Enter a colorful world of art and engineering in Bricksburgh, a new exhibition now open at Carnegie Science Center featuring building challenges, interactives, plus free-play and demonstration areas, designed to encourage visitors of all ages to explore the power of creativity with familiar toy building bricks.

Please note: The Science Center’s Fourth Floor, frequented by families with young children, is home to exhibits/interactives which receive heightened attention due to their constant use. In the Little Learner Clubhouse, a “Yuck Bucket” is for adults to deposit items that have been soiled (in children’s mouths, etc.). The bucket will be emptied, the items sanitized and restocked as needed. The balls in our Tomato Garden will be collected and run through a dishwasher’s sanitization-level cycle each night. All bricks in Bricksburgh will be cleaned and rotated throughout the day. Signage will alert visitors to the cleaning routine. Our staff in red are here to help if you have any questions!

An engaging experience for anyone who has ever picked up a building brick and let their imagination run free, Bricksburgh invites visitors to take on the roles of architect, artist, engineer, and builder at brick activity tables, stocked with thousands of bricks.
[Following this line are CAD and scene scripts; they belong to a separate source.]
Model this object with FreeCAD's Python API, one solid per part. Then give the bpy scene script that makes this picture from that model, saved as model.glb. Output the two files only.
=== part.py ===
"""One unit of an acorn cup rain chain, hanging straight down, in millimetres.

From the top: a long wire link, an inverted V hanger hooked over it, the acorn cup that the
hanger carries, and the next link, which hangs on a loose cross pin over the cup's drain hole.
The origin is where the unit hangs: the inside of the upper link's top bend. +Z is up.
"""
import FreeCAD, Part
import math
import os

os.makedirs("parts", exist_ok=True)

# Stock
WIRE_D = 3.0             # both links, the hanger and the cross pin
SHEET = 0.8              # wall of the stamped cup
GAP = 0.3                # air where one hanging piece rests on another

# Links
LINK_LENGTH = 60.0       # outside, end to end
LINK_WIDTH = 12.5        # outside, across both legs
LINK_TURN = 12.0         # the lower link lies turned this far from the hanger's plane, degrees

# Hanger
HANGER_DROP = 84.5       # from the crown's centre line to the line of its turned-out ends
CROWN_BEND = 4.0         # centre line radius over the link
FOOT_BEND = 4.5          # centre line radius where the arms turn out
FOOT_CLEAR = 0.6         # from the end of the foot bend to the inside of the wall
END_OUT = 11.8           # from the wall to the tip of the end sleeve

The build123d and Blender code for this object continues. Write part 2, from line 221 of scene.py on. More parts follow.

  • Architecture Challenge: Select from images of a famous architectural structures from around the world, and then create a brick-based representation of that structure.
  • Drag Race: Explore car construction and test out your designs on ramps with built-in timers.
  • Six Brix: How many variations on an object (tower, duck, etc.) can you create – using only six blocks? (There are almost 950 million possibilities!)
  • The Floor is Lava: Having to build only on pillar foundations of different heights and configurations challenges you with several design problems, including cantilevered construction, bridge spans, etc.
  • Open Play: Let your imagination run wild with thousands of bricks and unlimited possibilities!
  • No Peeking: Try to build a simple shape behind a screen, using only your sense of touch to determine what and where the pieces go.
  • Tilt Maze: Arrange and re-arrange straight ‘bar’ pieces to create a 3D maze for a ball to navigate through on a tilt-table.
  • Big Brix: For younger visitors, large-format bricks allow for simpler construction.
  • Catenary Arch: Can you create a free-standing arch? Physics says, “Yes!”
  • Shake Tables: Engineer a brick-based structure on our shake tables, then set off an earthquake to see how your design holds up.
  • Shake Shack: Take a seat in our shack, and feel a real earthquake, recreated from the original seismograms!